:: RECORDED DATA
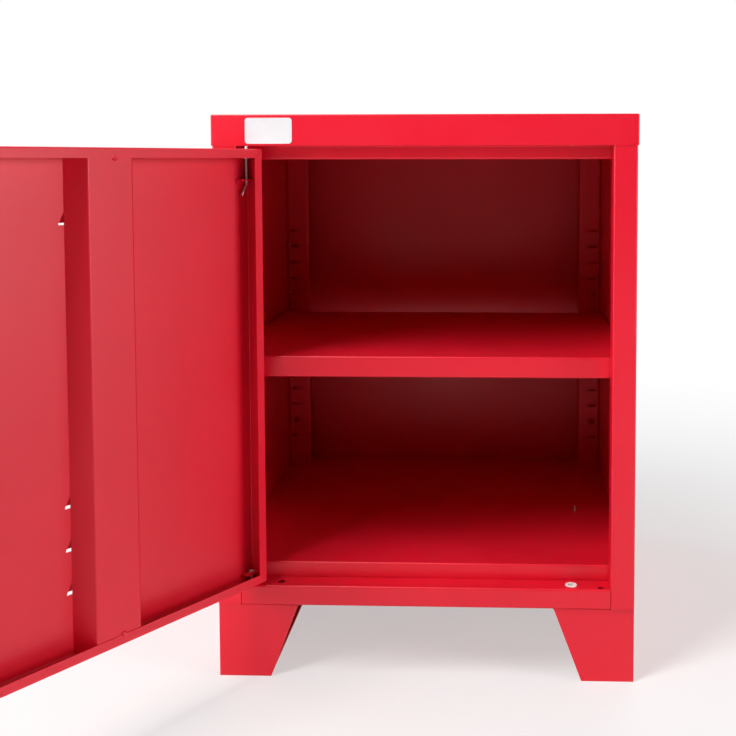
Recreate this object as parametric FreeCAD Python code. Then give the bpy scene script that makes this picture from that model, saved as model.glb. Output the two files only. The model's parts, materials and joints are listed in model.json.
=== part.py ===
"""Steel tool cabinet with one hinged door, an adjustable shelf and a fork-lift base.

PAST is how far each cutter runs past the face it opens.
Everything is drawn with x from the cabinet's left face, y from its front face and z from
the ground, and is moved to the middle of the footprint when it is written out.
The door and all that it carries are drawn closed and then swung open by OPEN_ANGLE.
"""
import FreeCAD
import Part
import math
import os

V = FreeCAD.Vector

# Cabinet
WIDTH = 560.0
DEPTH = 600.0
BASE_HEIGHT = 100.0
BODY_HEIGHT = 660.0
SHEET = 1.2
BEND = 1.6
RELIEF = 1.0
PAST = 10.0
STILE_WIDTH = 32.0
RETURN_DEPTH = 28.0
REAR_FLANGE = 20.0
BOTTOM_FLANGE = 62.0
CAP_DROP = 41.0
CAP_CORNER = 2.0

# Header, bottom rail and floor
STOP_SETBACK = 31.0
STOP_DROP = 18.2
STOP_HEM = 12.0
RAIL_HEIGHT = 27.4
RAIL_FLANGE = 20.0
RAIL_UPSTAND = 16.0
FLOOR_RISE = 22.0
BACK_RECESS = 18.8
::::
Begin with the first line of the data above and, please, print each line exactly until you have printed the line containing "a fork-lift base."; print nothing else.

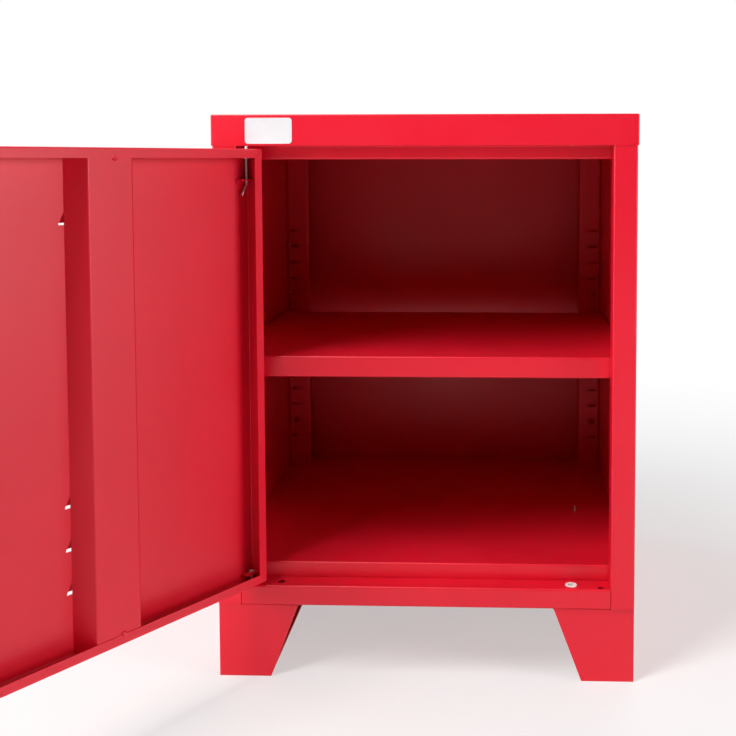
Recreate this object as parametric FreeCAD Python code. Then give the bpy scene script that makes this picture from that model, saved as model.glb. Output the two files only. The model's parts, materials and joints are listed in model.json.
=== part.py ===
"""Steel tool cabinet with one hinged door, an adjustable shelf and a fork-lift base.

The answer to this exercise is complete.